_Data provided_.
▬▬▬▬▬▬

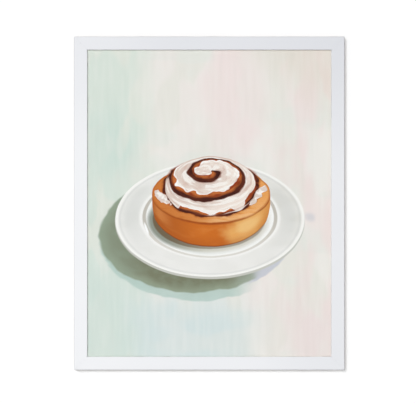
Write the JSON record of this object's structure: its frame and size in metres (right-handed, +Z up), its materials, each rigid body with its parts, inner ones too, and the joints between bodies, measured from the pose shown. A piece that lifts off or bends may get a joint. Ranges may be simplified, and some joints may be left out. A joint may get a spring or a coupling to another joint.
{
  "type": "framed art print",
  "caption": "Portrait art print behind glass in a narrow white mitred wood frame, with a sawtooth hanger, turn buttons on its back and a soft still life of a cinnamon roll on a plate.",
  "frame": {"origin": "roof of the hanger's middle notch, where the wall's nail carries the frame, in the plane of the wall", "axes": "+X to the right as seen from the front, +Z up, +Y into the wall, so the picture faces -Y"},
  "size_m": [0.4374, 0.018, 0.539],
  "materials": {
    "white_lacquer": "satin",
    "bare_steel": "satin",
    "clear_glass": "gloss",
    "printed_paper": "matte",
    "foam_board": "matte",
    "hardboard": "matte",
    "brass_plate": "satin",
    "nickel_plate": "satin",
    "felt": "matte"
  },
  "bodies": {
    "frame": {"top_rail": "white_lacquer", "bottom_rail": "white_lacquer", "left_rail": "white_lacquer", "right_rail": "white_lacquer", "v_nail_top_left_outer": "bare_steel", "v_nail_top_left_inner": "bare_steel", "v_nail_top_right_outer": "bare_steel", "v_nail_top_right_inner": "bare_steel", "v_nail_bottom_left_outer": "bare_steel", "v_nail_bottom_left_inner": "bare_steel", "v_nail_bottom_right_outer": "bare_steel", "v_nail_bottom_right_inner": "bare_steel", "glazing": "clear_glass", "art_print": "printed_paper", "foam_board": "foam_board", "backing_board": "hardboard", "sawtooth_hanger": "brass_plate", "hanger_nail_left": "brass_plate", "hanger_nail_right": "brass_plate", "bumper_left": "felt", "bumper_right": "felt", "screw_top_left": "nickel_plate", "screw_top_right": "nickel_plate", "screw_bottom_left": "nickel_plate", "screw_bottom_right": "nickel_plate", "screw_left_lower": "nickel_plate", "screw_left_upper": "nickel_plate", "screw_right_lower": "nickel_plate", "screw_right_upper": "nickel_plate"},
    "turn_button_top_left": {"turn_button_top_left": "nickel_plate"},
    "turn_button_top_right": {"turn_button_top_right": "nickel_plate"},
    "turn_button_bottom_left": {"turn_button_bottom_left": "nickel_plate"},
    "turn_button_bottom_right": {"turn_button_bottom_right": "nickel_plate"},
    "turn_button_left_lower": {"turn_button_left_lower": "nickel_plate"},
    "turn_button_left_upper": {"turn_button_left_upper": "nickel_plate"},
    "turn_button_right_lower": {"turn_button_right_lower": "nickel_plate"},
    "turn_button_right_upper": {"turn_button_right_upper": "nickel_plate"}
  },
  "joints": [
    {"name": "turn_top_left", "type": "hinge", "parent": "frame", "child": "turn_button_top_left", "pos_m": [-0.1181, -0.0033, 0.0025], "axis": [0, 1, 0], "range_deg": [-90, 90]},
    {"name": "turn_top_right", "type": "hinge", "parent": "frame", "child": "turn_button_top_right", "pos_m": [0.1181, -0.0033, 0.0025], "axis": [0, 1, 0], "range_deg": [-90, 90]},
    {"name": "turn_bottom_left", "type": "hinge", "parent": "frame", "child": "turn_button_bottom_left", "pos_m": [-0.1181, -0.0033, -0.5226], "axis": [0, 1, 0], "range_deg": [-90, 90]},
    {"name": "turn_bottom_right", "type": "hinge", "parent": "frame", "child": "turn_button_bottom_right", "pos_m": [0.1181, -0.0033, -0.5226], "axis": [0, 1, 0], "range_deg": [-90, 90]},
    {"name": "turn_left_lower", "type": "hinge", "parent": "frame", "child": "turn_button_left_lower", "pos_m": [-0.21175, -0.0033, -0.40558], "axis": [0, 1, 0], "range_deg": [-90, 90]},
    {"name": "turn_left_upper", "type": "hinge", "parent": "frame", "child": "turn_button_left_upper", "pos_m": [-0.21175, -0.0033, -0.11452], "axis": [0, 1, 0], "range_deg": [-90, 90]},
    {"name": "turn_right_lower", "type": "hinge", "parent": "frame", "child": "turn_button_right_lower", "pos_m": [0.21175, -0.0033, -0.40558], "axis": [0, 1, 0], "range_deg": [-90, 90]},
    {"name": "turn_right_upper", "type": "hinge", "parent": "frame", "child": "turn_button_right_upper", "pos_m": [0.21175, -0.0033, -0.11452], "axis": [0, 1, 0], "range_deg": [-90, 90]}
  ]
}
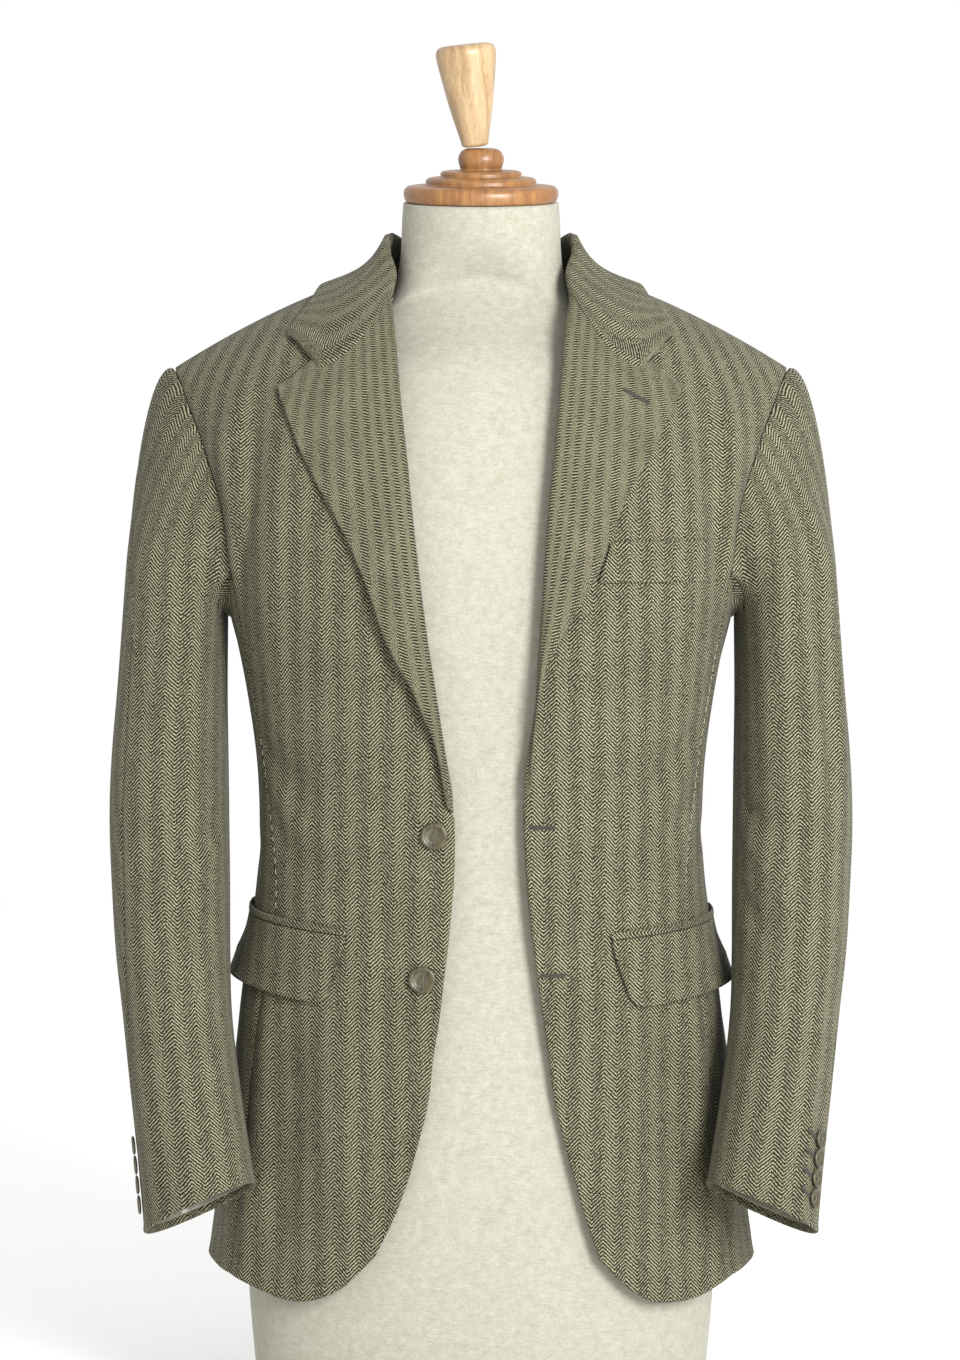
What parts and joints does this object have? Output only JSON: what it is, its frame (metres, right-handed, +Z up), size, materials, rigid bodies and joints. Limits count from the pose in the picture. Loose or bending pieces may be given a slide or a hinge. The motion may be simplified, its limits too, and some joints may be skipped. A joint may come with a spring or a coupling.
{
  "type": "blazer on dress form",
  "caption": "Notch-lapel herringbone blazer worn open on a limbless linen dress form with a turned beech cap, tapered finial and flat base board.",
  "frame": {"origin": "on the floor, under the middle of the object", "axes": "+Z up, -Y is the way the front faces, +X is the viewer's right, the wearer's left"},
  "size_m": [0.5516, 0.2713, 1.0314],
  "materials": {
    "herringbone_cloth": "brushed wool herringbone",
    "satin_lining": "satin weave",
    "horn": "semi-polished",
    "linen": "plain weave",
    "beech": "clear satin varnish"
  },
  "bodies": {
    "root": {"front_left": "herringbone_cloth", "side_left": "herringbone_cloth", "back_left": "herringbone_cloth", "top_sleeve_left": "herringbone_cloth", "under_sleeve_left": "herringbone_cloth", "lapel_left": "herringbone_cloth", "flap_left": "herringbone_cloth", "jet_left": "herringbone_cloth", "cuff_lining_left": "satin_lining", "cuff_button_left_1": "horn", "cuff_button_left_2": "horn", "cuff_button_left_3": "horn", "cuff_button_left_4": "horn", "front_right": "herringbone_cloth", "side_right": "herringbone_cloth", "back_right": "herringbone_cloth", "top_sleeve_right": "herringbone_cloth", "under_sleeve_right": "herringbone_cloth", "lapel_right": "herringbone_cloth", "flap_right": "herringbone_cloth", "jet_right": "herringbone_cloth", "cuff_lining_right": "satin_lining", "cuff_button_right_1": "horn", "cuff_button_right_2": "horn", "cuff_button_right_3": "horn", "cuff_button_right_4": "horn", "collar": "herringbone_cloth", "breast_welt": "herringbone_cloth", "front_button_1": "horn", "front_button_2": "horn", "form_body": "linen", "neck_cap": "beech", "finial": "beech", "base_board": "beech"}
  },
  "joints": []
}
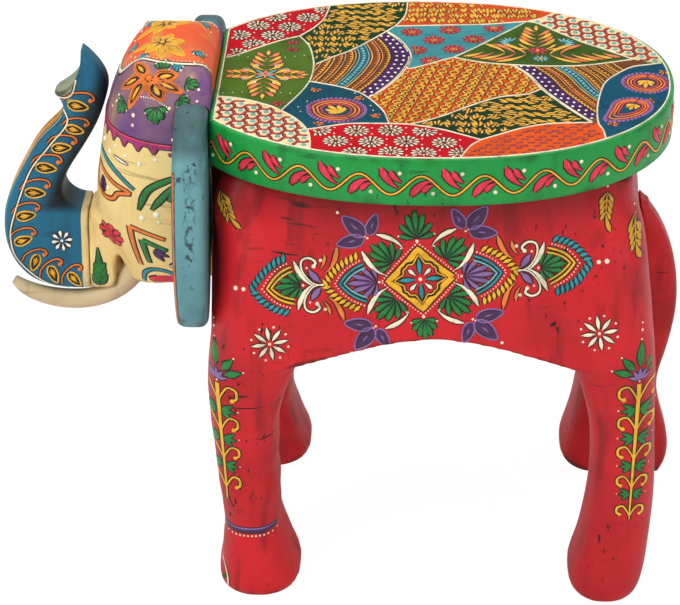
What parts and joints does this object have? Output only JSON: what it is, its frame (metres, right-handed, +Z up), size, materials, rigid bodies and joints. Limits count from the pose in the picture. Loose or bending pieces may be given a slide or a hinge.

▬▬▬▬▬▬

_Task details_. Output all of the data above without any alteration.

_Exercise answer_.
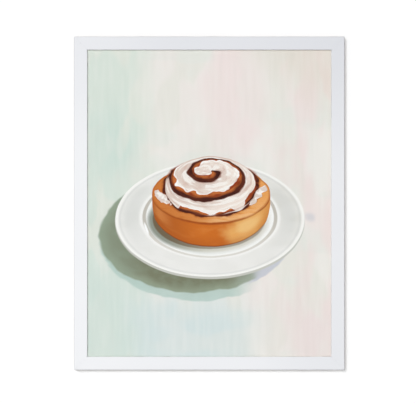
Write the JSON record of this object's structure: its frame and size in metres (right-handed, +Z up), its materials, each rigid body with its parts, inner ones too, and the joints between bodies, measured from the pose shown. A piece that lifts off or bends may get a joint. Ranges may be simplified, and some joints may be left out. A joint may get a spring or a coupling to another joint.
{
  "type": "framed art print",
  "caption": "Portrait art print behind glass in a narrow white mitred wood frame, with a sawtooth hanger, turn buttons on its back and a soft still life of a cinnamon roll on a plate.",
  "frame": {"origin": "roof of the hanger's middle notch, where the wall's nail carries the frame, in the plane of the wall", "axes": "+X to the right as seen from the front, +Z up, +Y into the wall, so the picture faces -Y"},
  "size_m": [0.4374, 0.018, 0.539],
  "materials": {
    "white_lacquer": "satin",
    "bare_steel": "satin",
    "clear_glass": "gloss",
    "printed_paper": "matte",
    "foam_board": "matte",
    "hardboard": "matte",
    "brass_plate": "satin",
    "nickel_plate": "satin",
    "felt": "matte"
  },
  "bodies": {
    "frame": {"top_rail": "white_lacquer", "bottom_rail": "white_lacquer", "left_rail": "white_lacquer", "right_rail": "white_lacquer", "v_nail_top_left_outer": "bare_steel", "v_nail_top_left_inner": "bare_steel", "v_nail_top_right_outer": "bare_steel", "v_nail_top_right_inner": "bare_steel", "v_nail_bottom_left_outer": "bare_steel", "v_nail_bottom_left_inner": "bare_steel", "v_nail_bottom_right_outer": "bare_steel", "v_nail_bottom_right_inner": "bare_steel", "glazing": "clear_glass", "art_print": "printed_paper", "foam_board": "foam_board", "backing_board": "hardboard", "sawtooth_hanger": "brass_plate", "hanger_nail_left": "brass_plate", "hanger_nail_right": "brass_plate", "bumper_left": "felt", "bumper_right": "felt", "screw_top_left": "nickel_plate", "screw_top_right": "nickel_plate", "screw_bottom_left": "nickel_plate", "screw_bottom_right": "nickel_plate", "screw_left_lower": "nickel_plate", "screw_left_upper": "nickel_plate", "screw_right_lower": "nickel_plate", "screw_right_upper": "nickel_plate"},
    "turn_button_top_left": {"turn_button_top_left": "nickel_plate"},
    "turn_button_top_right": {"turn_button_top_right": "nickel_plate"},
    "turn_button_bottom_left": {"turn_button_bottom_left": "nickel_plate"},
    "turn_button_bottom_right": {"turn_button_bottom_right": "nickel_plate"},
    "turn_button_left_lower": {"turn_button_left_lower": "nickel_plate"},
    "turn_button_left_upper": {"turn_button_left_upper": "nickel_plate"},
    "turn_button_right_lower": {"turn_button_right_lower": "nickel_plate"},
    "turn_button_right_upper": {"turn_button_right_upper": "nickel_plate"}
  },
  "joints": [
    {"name": "turn_top_left", "type": "hinge", "parent": "frame", "child": "turn_button_top_left", "pos_m": [-0.1181, -0.0033, 0.0025], "axis": [0, 1, 0], "range_deg": [-90, 90]},
    {"name": "turn_top_right", "type": "hinge", "parent": "frame", "child": "turn_button_top_right", "pos_m": [0.1181, -0.0033, 0.0025], "axis": [0, 1, 0], "range_deg": [-90, 90]},
    {"name": "turn_bottom_left", "type": "hinge", "parent": "frame", "child": "turn_button_bottom_left", "pos_m": [-0.1181, -0.0033, -0.5226], "axis": [0, 1, 0], "range_deg": [-90, 90]},
    {"name": "turn_bottom_right", "type": "hinge", "parent": "frame", "child": "turn_button_bottom_right", "pos_m": [0.1181, -0.0033, -0.5226], "axis": [0, 1, 0], "range_deg": [-90, 90]},
    {"name": "turn_left_lower", "type": "hinge", "parent": "frame", "child": "turn_button_left_lower", "pos_m": [-0.21175, -0.0033, -0.40558], "axis": [0, 1, 0], "range_deg": [-90, 90]},
    {"name": "turn_left_upper", "type": "hinge", "parent": "frame", "child": "turn_button_left_upper", "pos_m": [-0.21175, -0.0033, -0.11452], "axis": [0, 1, 0], "range_deg": [-90, 90]},
    {"name": "turn_right_lower", "type": "hinge", "parent": "frame", "child": "turn_button_right_lower", "pos_m": [0.21175, -0.0033, -0.40558], "axis": [0, 1, 0], "range_deg": [-90, 90]},
    {"name": "turn_right_upper", "type": "hinge", "parent": "frame", "child": "turn_button_right_upper", "pos_m": [0.21175, -0.0033, -0.11452], "axis": [0, 1, 0], "range_deg": [-90, 90]}
  ]
}
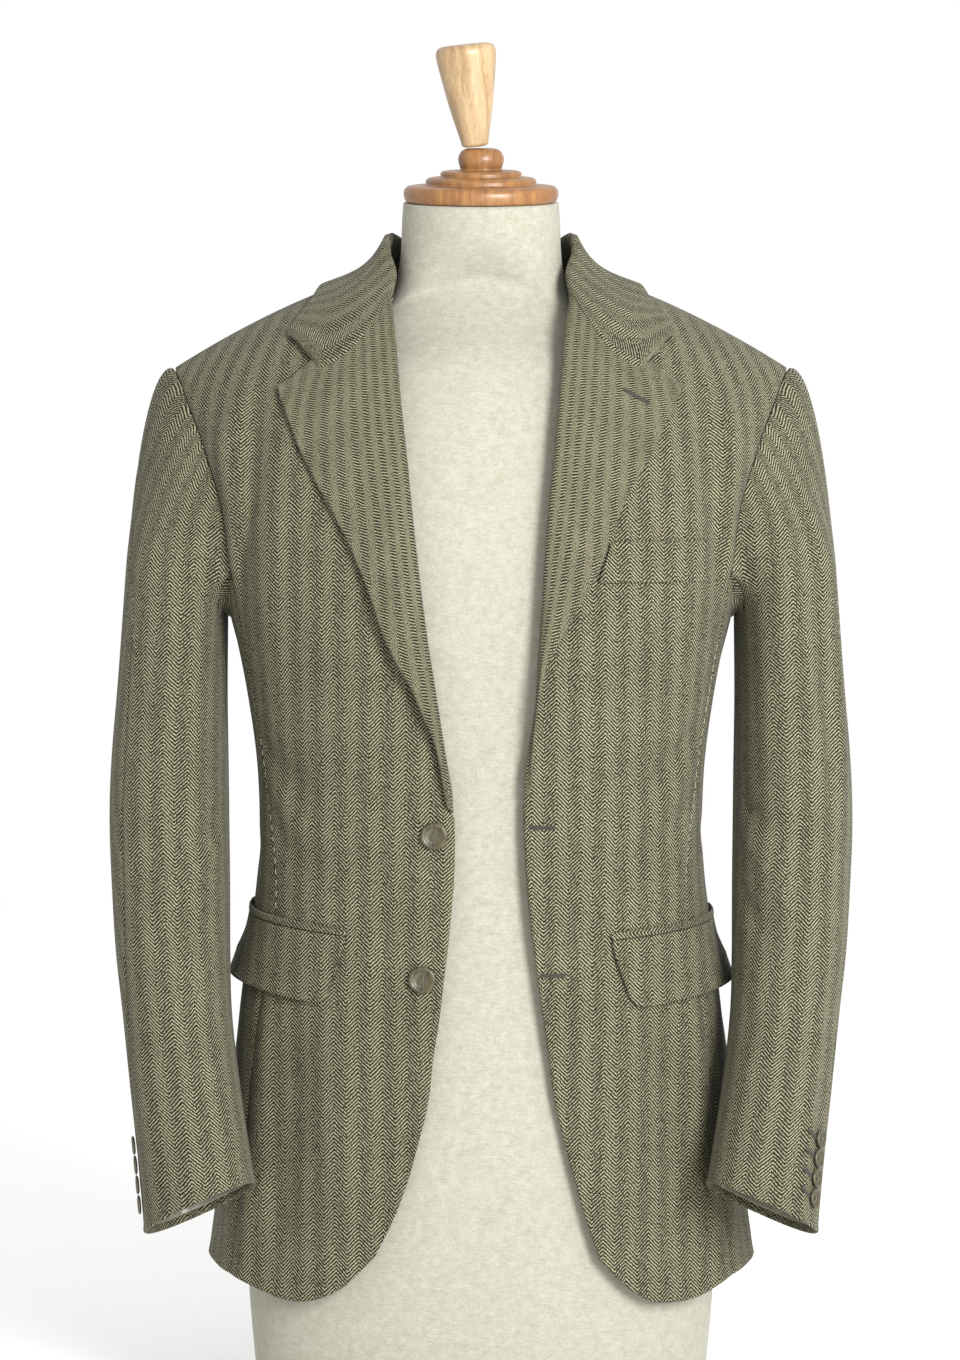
What parts and joints does this object have? Output only JSON: what it is, its frame (metres, right-handed, +Z up), size, materials, rigid bodies and joints. Limits count from the pose in the picture. Loose or bending pieces may be given a slide or a hinge. The motion may be simplified, its limits too, and some joints may be skipped. A joint may come with a spring or a coupling.
{
  "type": "blazer on dress form",
  "caption": "Notch-lapel herringbone blazer worn open on a limbless linen dress form with a turned beech cap, tapered finial and flat base board.",
  "frame": {"origin": "on the floor, under the middle of the object", "axes": "+Z up, -Y is the way the front faces, +X is the viewer's right, the wearer's left"},
  "size_m": [0.5516, 0.2713, 1.0314],
  "materials": {
    "herringbone_cloth": "brushed wool herringbone",
    "satin_lining": "satin weave",
    "horn": "semi-polished",
    "linen": "plain weave",
    "beech": "clear satin varnish"
  },
  "bodies": {
    "root": {"front_left": "herringbone_cloth", "side_left": "herringbone_cloth", "back_left": "herringbone_cloth", "top_sleeve_left": "herringbone_cloth", "under_sleeve_left": "herringbone_cloth", "lapel_left": "herringbone_cloth", "flap_left": "herringbone_cloth", "jet_left": "herringbone_cloth", "cuff_lining_left": "satin_lining", "cuff_button_left_1": "horn", "cuff_button_left_2": "horn", "cuff_button_left_3": "horn", "cuff_button_left_4": "horn", "front_right": "herringbone_cloth", "side_right": "herringbone_cloth", "back_right": "herringbone_cloth", "top_sleeve_right": "herringbone_cloth", "under_sleeve_right": "herringbone_cloth", "lapel_right": "herringbone_cloth", "flap_right": "herringbone_cloth", "jet_right": "herringbone_cloth", "cuff_lining_right": "satin_lining", "cuff_button_right_1": "horn", "cuff_button_right_2": "horn", "cuff_button_right_3": "horn", "cuff_button_right_4": "horn", "collar": "herringbone_cloth", "breast_welt": "herringbone_cloth", "front_button_1": "horn", "front_button_2": "horn", "form_body": "linen", "neck_cap": "beech", "finial": "beech", "base_board": "beech"}
  },
  "joints": []
}
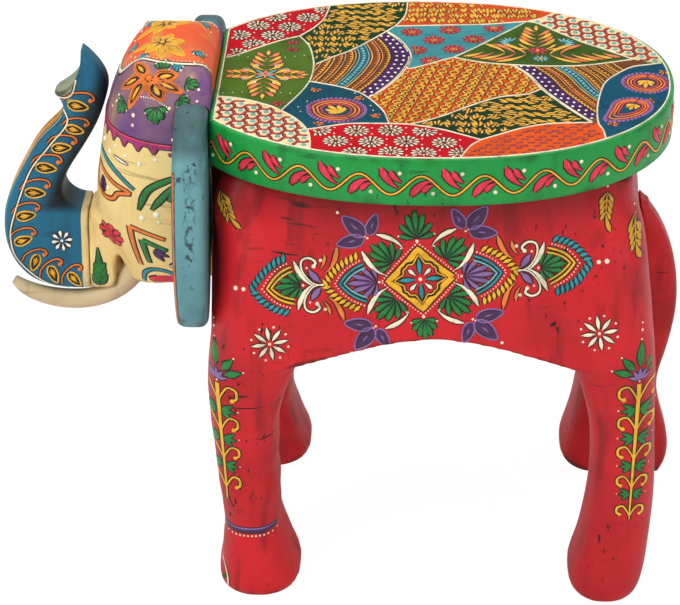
What parts and joints does this object have? Output only JSON: what it is, its frame (metres, right-handed, +Z up), size, materials, rigid bodies and joints. Limits count from the pose in the picture. Loose or bending pieces may be given a slide or a hinge.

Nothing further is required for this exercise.